*** Source excerpt ***
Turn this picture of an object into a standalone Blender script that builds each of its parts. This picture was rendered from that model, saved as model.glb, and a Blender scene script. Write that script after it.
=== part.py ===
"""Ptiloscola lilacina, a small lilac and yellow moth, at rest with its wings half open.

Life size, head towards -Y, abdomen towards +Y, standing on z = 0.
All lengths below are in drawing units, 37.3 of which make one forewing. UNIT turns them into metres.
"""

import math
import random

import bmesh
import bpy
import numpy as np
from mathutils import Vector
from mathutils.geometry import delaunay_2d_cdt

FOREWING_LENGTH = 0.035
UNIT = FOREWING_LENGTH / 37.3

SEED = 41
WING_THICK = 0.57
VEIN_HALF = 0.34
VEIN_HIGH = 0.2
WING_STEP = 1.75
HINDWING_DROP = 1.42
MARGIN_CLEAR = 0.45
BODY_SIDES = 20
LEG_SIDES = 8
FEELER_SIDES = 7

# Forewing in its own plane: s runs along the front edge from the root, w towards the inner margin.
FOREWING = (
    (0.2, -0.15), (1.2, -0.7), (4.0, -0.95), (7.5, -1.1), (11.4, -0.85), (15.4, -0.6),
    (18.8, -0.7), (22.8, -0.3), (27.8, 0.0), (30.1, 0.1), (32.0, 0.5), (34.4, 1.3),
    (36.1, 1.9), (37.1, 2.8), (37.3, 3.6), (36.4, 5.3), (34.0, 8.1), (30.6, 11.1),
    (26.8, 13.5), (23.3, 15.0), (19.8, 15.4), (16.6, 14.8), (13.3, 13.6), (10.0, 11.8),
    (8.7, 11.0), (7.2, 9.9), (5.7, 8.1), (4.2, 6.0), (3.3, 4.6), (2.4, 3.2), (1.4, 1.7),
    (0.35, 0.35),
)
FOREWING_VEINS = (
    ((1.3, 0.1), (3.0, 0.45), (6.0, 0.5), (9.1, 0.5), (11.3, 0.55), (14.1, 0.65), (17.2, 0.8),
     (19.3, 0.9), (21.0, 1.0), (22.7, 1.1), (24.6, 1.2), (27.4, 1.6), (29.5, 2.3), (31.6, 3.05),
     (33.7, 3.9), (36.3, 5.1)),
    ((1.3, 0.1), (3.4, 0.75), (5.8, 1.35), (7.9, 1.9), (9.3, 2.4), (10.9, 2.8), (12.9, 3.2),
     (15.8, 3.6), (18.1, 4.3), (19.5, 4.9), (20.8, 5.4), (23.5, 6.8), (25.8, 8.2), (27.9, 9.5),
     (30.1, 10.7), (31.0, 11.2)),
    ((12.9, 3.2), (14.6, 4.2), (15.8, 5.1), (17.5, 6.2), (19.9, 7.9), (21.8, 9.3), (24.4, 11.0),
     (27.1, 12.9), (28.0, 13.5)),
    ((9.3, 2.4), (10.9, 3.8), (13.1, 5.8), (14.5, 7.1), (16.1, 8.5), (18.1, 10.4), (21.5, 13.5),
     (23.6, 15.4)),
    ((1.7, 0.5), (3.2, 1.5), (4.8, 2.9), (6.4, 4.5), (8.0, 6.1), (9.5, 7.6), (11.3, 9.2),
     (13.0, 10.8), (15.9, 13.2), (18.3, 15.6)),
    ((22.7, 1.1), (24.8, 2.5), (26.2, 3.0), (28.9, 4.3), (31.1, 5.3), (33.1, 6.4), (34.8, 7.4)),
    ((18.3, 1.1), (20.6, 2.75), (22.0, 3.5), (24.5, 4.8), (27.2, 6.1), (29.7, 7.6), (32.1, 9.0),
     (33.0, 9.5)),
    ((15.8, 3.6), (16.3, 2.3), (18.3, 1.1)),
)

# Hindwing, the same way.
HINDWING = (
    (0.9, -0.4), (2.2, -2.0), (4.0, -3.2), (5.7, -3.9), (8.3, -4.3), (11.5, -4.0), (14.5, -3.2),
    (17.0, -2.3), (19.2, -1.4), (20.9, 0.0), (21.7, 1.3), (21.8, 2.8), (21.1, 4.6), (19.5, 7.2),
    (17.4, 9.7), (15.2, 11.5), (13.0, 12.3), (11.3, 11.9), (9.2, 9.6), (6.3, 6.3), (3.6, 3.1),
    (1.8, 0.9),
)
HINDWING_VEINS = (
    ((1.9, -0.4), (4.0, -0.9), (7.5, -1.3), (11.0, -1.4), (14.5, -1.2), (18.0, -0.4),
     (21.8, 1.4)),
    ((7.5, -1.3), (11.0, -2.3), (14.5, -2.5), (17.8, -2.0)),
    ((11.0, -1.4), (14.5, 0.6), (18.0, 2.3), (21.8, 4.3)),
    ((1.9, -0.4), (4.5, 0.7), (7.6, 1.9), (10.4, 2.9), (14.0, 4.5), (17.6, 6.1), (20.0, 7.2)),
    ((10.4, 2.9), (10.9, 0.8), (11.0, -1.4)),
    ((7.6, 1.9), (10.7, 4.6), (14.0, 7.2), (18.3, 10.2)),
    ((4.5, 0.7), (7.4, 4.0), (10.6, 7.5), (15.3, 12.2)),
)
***
→ Stated task
Write the material out exactly, with nothing left out.

→ Reply to the task
Turn this picture of an object into a standalone Blender script that builds each of its parts. This picture was rendered from that model, saved as model.glb, and a Blender scene script. Write that script after it.
=== part.py ===
"""Ptiloscola lilacina, a small lilac and yellow moth, at rest with its wings half open.

Life size, head towards -Y, abdomen towards +Y, standing on z = 0.
All lengths below are in drawing units, 37.3 of which make one forewing. UNIT turns them into metres.
"""

import math
import random

import bmesh
import bpy
import numpy as np
from mathutils import Vector
from mathutils.geometry import delaunay_2d_cdt

FOREWING_LENGTH = 0.035
UNIT = FOREWING_LENGTH / 37.3

SEED = 41
WING_THICK = 0.57
VEIN_HALF = 0.34
VEIN_HIGH = 0.2
WING_STEP = 1.75
HINDWING_DROP = 1.42
MARGIN_CLEAR = 0.45
BODY_SIDES = 20
LEG_SIDES = 8
FEELER_SIDES = 7

# Forewing in its own plane: s runs along the front edge from the root, w towards the inner margin.
FOREWING = (
    (0.2, -0.15), (1.2, -0.7), (4.0, -0.95), (7.5, -1.1), (11.4, -0.85), (15.4, -0.6),
    (18.8, -0.7), (22.8, -0.3), (27.8, 0.0), (30.1, 0.1), (32.0, 0.5), (34.4, 1.3),
    (36.1, 1.9), (37.1, 2.8), (37.3, 3.6), (36.4, 5.3), (34.0, 8.1), (30.6, 11.1),
    (26.8, 13.5), (23.3, 15.0), (19.8, 15.4), (16.6, 14.8), (13.3, 13.6), (10.0, 11.8),
    (8.7, 11.0), (7.2, 9.9), (5.7, 8.1), (4.2, 6.0), (3.3, 4.6), (2.4, 3.2), (1.4, 1.7),
    (0.35, 0.35),
)
FOREWING_VEINS = (
    ((1.3, 0.1), (3.0, 0.45), (6.0, 0.5), (9.1, 0.5), (11.3, 0.55), (14.1, 0.65), (17.2, 0.8),
     (19.3, 0.9), (21.0, 1.0), (22.7, 1.1), (24.6, 1.2), (27.4, 1.6), (29.5, 2.3), (31.6, 3.05),
     (33.7, 3.9), (36.3, 5.1)),
    ((1.3, 0.1), (3.4, 0.75), (5.8, 1.35), (7.9, 1.9), (9.3, 2.4), (10.9, 2.8), (12.9, 3.2),
     (15.8, 3.6), (18.1, 4.3), (19.5, 4.9), (20.8, 5.4), (23.5, 6.8), (25.8, 8.2), (27.9, 9.5),
     (30.1, 10.7), (31.0, 11.2)),
    ((12.9, 3.2), (14.6, 4.2), (15.8, 5.1), (17.5, 6.2), (19.9, 7.9), (21.8, 9.3), (24.4, 11.0),
     (27.1, 12.9), (28.0, 13.5)),
    ((9.3, 2.4), (10.9, 3.8), (13.1, 5.8), (14.5, 7.1), (16.1, 8.5), (18.1, 10.4), (21.5, 13.5),
     (23.6, 15.4)),
    ((1.7, 0.5), (3.2, 1.5), (4.8, 2.9), (6.4, 4.5), (8.0, 6.1), (9.5, 7.6), (11.3, 9.2),
     (13.0, 10.8), (15.9, 13.2), (18.3, 15.6)),
    ((22.7, 1.1), (24.8, 2.5), (26.2, 3.0), (28.9, 4.3), (31.1, 5.3), (33.1, 6.4), (34.8, 7.4)),
    ((18.3, 1.1), (20.6, 2.75), (22.0, 3.5), (24.5, 4.8), (27.2, 6.1), (29.7, 7.6), (32.1, 9.0),
     (33.0, 9.5)),
    ((15.8, 3.6), (16.3, 2.3), (18.3, 1.1)),
)

# Hindwing, the same way.
HINDWING = (
    (0.9, -0.4), (2.2, -2.0), (4.0, -3.2), (5.7, -3.9), (8.3, -4.3), (11.5, -4.0), (14.5, -3.2),
    (17.0, -2.3), (19.2, -1.4), (20.9, 0.0), (21.7, 1.3), (21.8, 2.8), (21.1, 4.6), (19.5, 7.2),
    (17.4, 9.7), (15.2, 11.5), (13.0, 12.3), (11.3, 11.9), (9.2, 9.6), (6.3, 6.3), (3.6, 3.1),
    (1.8, 0.9),
)
HINDWING_VEINS = (
    ((1.9, -0.4), (4.0, -0.9), (7.5, -1.3), (11.0, -1.4), (14.5, -1.2), (18.0, -0.4),
     (21.8, 1.4)),
    ((7.5, -1.3), (11.0, -2.3), (14.5, -2.5), (17.8, -2.0)),
    ((11.0, -1.4), (14.5, 0.6), (18.0, 2.3), (21.8, 4.3)),
    ((1.9, -0.4), (4.5, 0.7), (7.6, 1.9), (10.4, 2.9), (14.0, 4.5), (17.6, 6.1), (20.0, 7.2)),
    ((10.4, 2.9), (10.9, 0.8), (11.0, -1.4)),
    ((7.6, 1.9), (10.7, 4.6), (14.0, 7.2), (18.3, 10.2)),
    ((4.5, 0.7), (7.4, 4.0), (10.6, 7.5), (15.3, 12.2)),
)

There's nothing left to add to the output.